As a brand built around enabling great design, we invest considerable time in continually developing our ColourPlus™ Technology colour range. Our premium fibre cement cladding comes pre-finished in an array of durable, fade resistant finishes, perfect for both contemporary and traditional design.
Our full range of 21 colours and natural-looking textures provides plenty of options for designing a classic house in any style. James Hardie® fibre cement cladding is offered in both smooth and cedar finishes, and can also be installed horizontally and vertically, offering the ultimate design flexibility.
Have a look through our five colour collections to the left.
When considering your home design, think about the overall
look you want to create.
Warm colours evoke excitement. When juxtaposed with their cooler counterparts, warm colours appear larger, more prominent and easier to view.
Cool colours are relaxing and calming. Cooler tones tend
to be the safer choice and are more often associated with contemporary design.
For an elegant, subtle exterior analogous colours are colours that are similar in colour and shade, sharing a common tone (i.e. Boothbay Blue & Light Mist). Most commonly used in a combination of two on a house’s exterior, they work well together when you want to limit contrast and create a calm, serene colour scheme.
For a bolder design statement, complementary colours are opposite each other on the colour wheel. They involve two colours, such as red and green. Together, they generate the most contrast, especially when used in their purest, most vibrant form.
The number of colours used in an exterior scheme depends on the individual home and how many details there are to highlight. Also, this is down to the homeowner’s style and personality: exteriors can be just as subject to individual tastes as interiors are.
Newer architectural styles (and occasionally larger houses) can benefit from more than two colours. By adding a second body or trim colour, you can make your home more visually appealing.
These additional colours should generally be close to each other on the colour wheel, with a slight change in tone or depth. If your home has no natural way to divide colours, don’t force it. Go for a less complex colour combination.
Either an exact colour match or lighter trim colours are usually the
best choice, since the eye goes to the lightest colour in a combination first and, in most cases, you are using trim to emphasise your homes most interesting architectural features.
If you have horizontal or vertical banding, you may want to choose it in a different colour than the trim surrounding your windows. You may also want your soffits and eaves to be a different colour than your window trim.

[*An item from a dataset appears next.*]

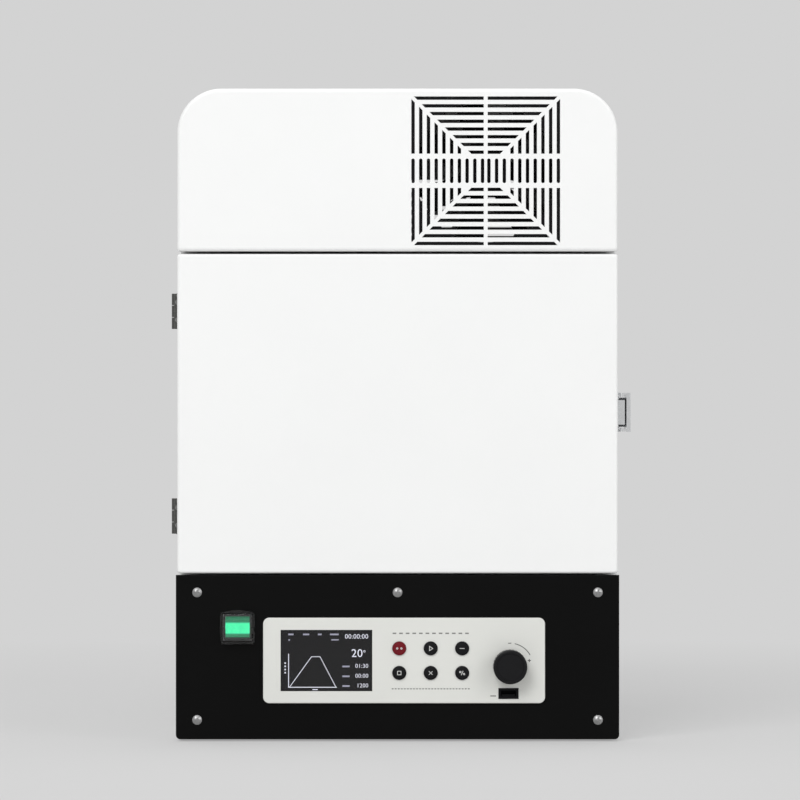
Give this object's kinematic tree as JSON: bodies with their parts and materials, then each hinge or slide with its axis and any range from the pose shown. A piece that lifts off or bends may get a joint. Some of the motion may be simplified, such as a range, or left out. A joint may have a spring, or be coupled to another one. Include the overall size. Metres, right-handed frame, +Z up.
{
  "type": "microwave sintering furnace",
  "caption": "Bench-top microwave sintering furnace with a side-hinged door, draw latch, slotted fan hood and a control panel with display, keys and knob.",
  "frame": {"origin": "on the table under the middle of the furnace", "axes": "+X right as the furnace is faced, +Y to the back, +Z up"},
  "size_m": [0.3762, 0.451, 0.53],
  "materials": {
    "white_paint": "satin",
    "black_panel": "satin",
    "zinc_steel": "matte",
    "stainless": "satin",
    "dark_steel": "satin",
    "latch_steel": "polished",
    "screw_steel": "satin",
    "fibre_board": "ceramic fibre board, matte",
    "silicon_carbide": "matte",
    "alumina": "matte",
    "aluminium": "satin",
    "core_iron": "matte",
    "copper": "enamelled",
    "bezel_plastic": "satin",
    "black_plastic": "satin",
    "red_plastic": "satin",
    "display_glass": "gloss",
    "circuit_board": "satin",
    "clear_plastic": "gloss",
    "green_lens": "gloss",
    "rubber": "matte",
    "gasket": "matte",
    "contact_metal": "satin"
  },
  "bodies": {
    "case": {"base_tray": "zinc_steel", "rubber_feet": "rubber", "outer_wrap": "white_paint", "hood": "white_paint", "face_frame": "white_paint", "cavity_liner": "stainless", "muffle_floor": "fibre_board", "muffle_roof": "fibre_board", "muffle_sides": "fibre_board", "muffle_back": "fibre_board", "susceptor_plates": "silicon_carbide", "hearth_tile": "alumina", "thermocouple": "alumina", "waveguide": "aluminium", "magnetron": "aluminium", "transformer_core": "core_iron", "transformer_windings": "copper", "hv_capacitor": "aluminium", "power_supply": "zinc_steel", "front_panel": "black_panel", "front_panel_screws": "screw_steel", "control_bezel": "bezel_plastic", "display_module": "black_plastic", "display_glass": "display_glass", "control_board": "circuit_board", "encoder_body": "black_plastic", "usb_port": "black_plastic", "switch_housing": "black_plastic", "switch_cover": "clear_plastic", "fan_frame": "black_plastic", "interlock_sensor": "black_plastic", "hinge_leaves_case": "dark_steel", "hinge_pins": "dark_steel", "side_screws_case": "screw_steel", "latch_base": "latch_steel", "rear_panel": "white_paint", "rear_screws": "screw_steel", "inlet_housing": "black_plastic", "inlet_pins": "contact_metal"},
    "door": {"door_shell": "white_paint", "door_inner_plate": "stainless", "door_core": "fibre_board", "door_gasket": "gasket", "door_plug": "fibre_board", "hinge_leaves_door": "dark_steel", "latch_keeper": "latch_steel", "side_screws_door": "screw_steel"},
    "latch_lever": {"latch_lever": "latch_steel"},
    "latch_loop": {"latch_loop": "latch_steel"},
    "knob": {"knob": "black_plastic", "encoder_shaft": "contact_metal"},
    "rocker": {"rocker": "green_lens"},
    "fan_rotor": {"fan_rotor": "black_plastic"},
    "button_start": {"button_start": "red_plastic"},
    "button_program": {"button_program": "black_plastic"},
    "button_preset": {"button_preset": "black_plastic"},
    "button_stop": {"button_stop": "black_plastic"},
    "button_clear": {"button_clear": "black_plastic"},
    "button_step": {"button_step": "black_plastic"}
  },
  "joints": [
    {"name": "door_hinge", "type": "hinge", "parent": "case", "child": "door", "pos_m": [-0.1824, -0.1615, 0.2659], "axis": [0, 0, -1], "range_deg": [0, 115]},
    {"name": "latch_lever_pivot", "type": "hinge", "parent": "case", "child": "latch_lever", "pos_m": [0.1835, -0.15, 0.2669], "axis": [0, 0, -1], "range_deg": [0, 90]},
    {"name": "latch_loop_pivot", "type": "hinge", "parent": "latch_lever", "child": "latch_loop", "pos_m": [0.1832, -0.138, 0.2669], "axis": [0, 0, 1], "range_deg": [0, 90]},
    {"name": "knob_turn", "type": "hinge", "parent": "case", "child": "knob", "pos_m": [0.0912, -0.215, 0.061], "axis": [0, 1, 0], "continuous": true},
    {"name": "power_rocker", "type": "hinge", "parent": "case", "child": "rocker", "pos_m": [-0.1299, -0.2045, 0.0926], "axis": [-1, 0, 0], "range_deg": [0, 20]},
    {"name": "fan_spin", "type": "hinge", "parent": "case", "child": "fan_rotor", "pos_m": [0.0716, -0.19, 0.4631], "axis": [0, 1, 0], "continuous": true},
    {"name": "button_start_press", "type": "slide", "parent": "case", "child": "button_start", "axis": [0, 1, 0], "range_m": [0, 0.0008], "stiffness_N_per_m": 600, "springref_m": -0.0015},
    {"name": "button_program_press", "type": "slide", "parent": "case", "child": "button_program", "axis": [0, 1, 0], "range_m": [0, 0.0008], "stiffness_N_per_m": 600, "springref_m": -0.0015},
    {"name": "button_preset_press", "type": "slide", "parent": "case", "child": "button_preset", "axis": [0, 1, 0], "range_m": [0, 0.0008], "stiffness_N_per_m": 600, "springref_m": -0.0015},
    {"name": "button_stop_press", "type": "slide", "parent": "case", "child": "button_stop", "axis": [0, 1, 0], "range_m": [0, 0.0008], "stiffness_N_per_m": 600, "springref_m": -0.0015},
    {"name": "button_clear_press", "type": "slide", "parent": "case", "child": "button_clear", "axis": [0, 1, 0], "range_m": [0, 0.0008], "stiffness_N_per_m": 600, "springref_m": -0.0015},
    {"name": "button_step_press", "type": "slide", "parent": "case", "child": "button_step", "axis": [0, 1, 0], "range_m": [0, 0.0008], "stiffness_N_per_m": 600, "springref_m": -0.0015}
  ],
  "couplings": [
    {"joint": "latch_loop_pivot", "follows": "latch_lever_pivot", "ratio": 1}
  ]
}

As much as colour can add to a house, sometimes it looks best not to use any at all. Don’t be afraid to have an all-white house. White reflects light and will actually appear to vary in tone throughout the day. Plus, you can always play with the colour of your door and other visual elements such as landscaping or porch furniture that come together to create the overall look.
A house looks smaller as a result of strong contrast in colours or using light and dark colours together. This is not always a bad thing and can actually enhance design.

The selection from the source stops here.